* [Brief]: Find the lines of data that contain the string "materials", then list them.

* [Dataset extract]:
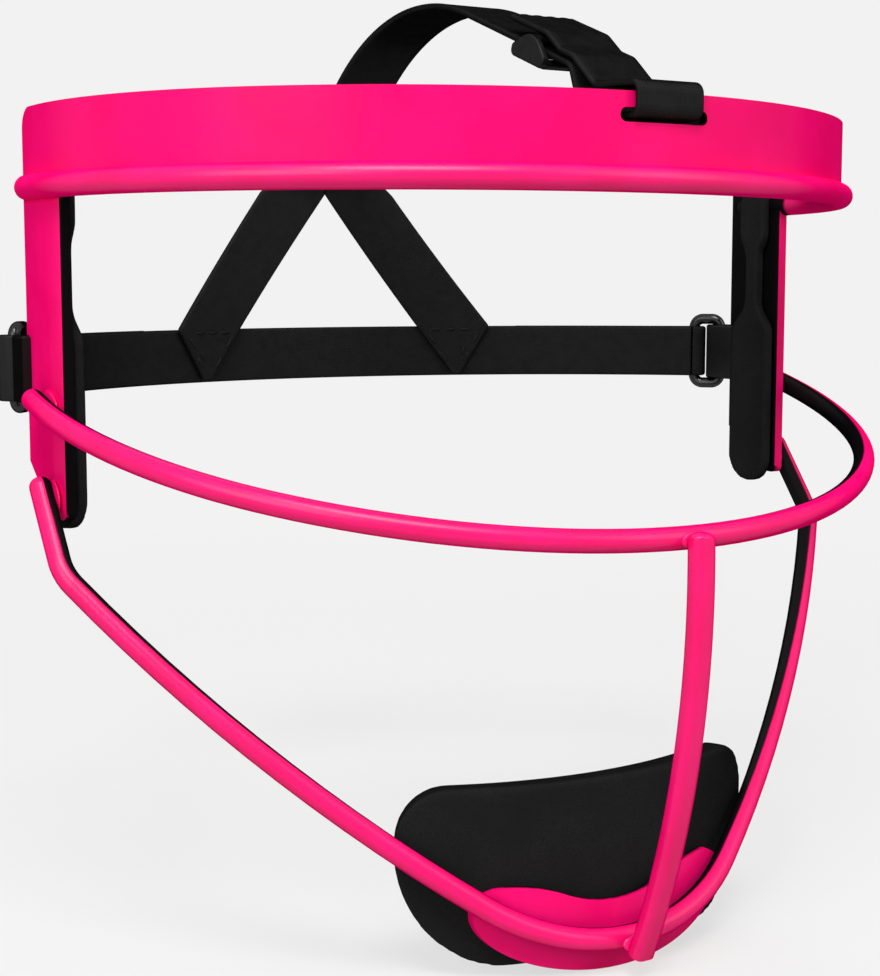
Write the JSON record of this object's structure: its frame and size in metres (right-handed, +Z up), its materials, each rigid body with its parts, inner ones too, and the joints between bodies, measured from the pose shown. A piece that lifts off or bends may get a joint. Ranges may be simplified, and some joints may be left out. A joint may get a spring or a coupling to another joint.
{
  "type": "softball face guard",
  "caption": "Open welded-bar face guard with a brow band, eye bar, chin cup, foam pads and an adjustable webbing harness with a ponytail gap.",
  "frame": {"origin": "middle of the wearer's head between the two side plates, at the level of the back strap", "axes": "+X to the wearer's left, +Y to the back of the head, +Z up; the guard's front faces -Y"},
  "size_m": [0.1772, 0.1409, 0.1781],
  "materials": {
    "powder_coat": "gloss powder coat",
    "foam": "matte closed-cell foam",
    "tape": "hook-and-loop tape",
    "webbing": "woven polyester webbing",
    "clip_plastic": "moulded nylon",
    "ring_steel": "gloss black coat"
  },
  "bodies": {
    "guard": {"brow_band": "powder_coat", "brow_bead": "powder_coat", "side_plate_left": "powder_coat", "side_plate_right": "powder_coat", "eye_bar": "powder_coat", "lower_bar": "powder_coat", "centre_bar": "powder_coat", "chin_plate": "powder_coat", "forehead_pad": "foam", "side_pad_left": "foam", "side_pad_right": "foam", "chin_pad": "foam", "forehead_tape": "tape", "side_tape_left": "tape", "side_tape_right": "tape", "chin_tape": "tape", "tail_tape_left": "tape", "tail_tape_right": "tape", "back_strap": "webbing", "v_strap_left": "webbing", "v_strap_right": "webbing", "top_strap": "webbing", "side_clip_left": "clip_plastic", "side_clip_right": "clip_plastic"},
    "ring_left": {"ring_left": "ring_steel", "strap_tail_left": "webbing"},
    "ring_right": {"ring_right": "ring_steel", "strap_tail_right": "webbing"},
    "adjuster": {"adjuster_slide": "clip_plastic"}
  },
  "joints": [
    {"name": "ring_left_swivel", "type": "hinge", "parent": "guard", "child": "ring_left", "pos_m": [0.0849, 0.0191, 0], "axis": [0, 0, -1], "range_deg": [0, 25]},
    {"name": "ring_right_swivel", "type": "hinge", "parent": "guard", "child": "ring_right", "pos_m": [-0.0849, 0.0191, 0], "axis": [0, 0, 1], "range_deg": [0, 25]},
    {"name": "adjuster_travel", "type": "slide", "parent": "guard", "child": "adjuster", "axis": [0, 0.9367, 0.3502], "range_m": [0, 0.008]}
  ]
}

* [Response to this exercise]:
Write the JSON record of this object's structure: its frame and size in metres (right-handed, +Z up), its materials, each rigid body with its parts, inner ones too, and the joints between bodies, measured from the pose shown. A piece that lifts off or bends may get a joint. Ranges may be simplified, and some joints may be left out. A joint may get a spring or a coupling to another joint.
  "materials": {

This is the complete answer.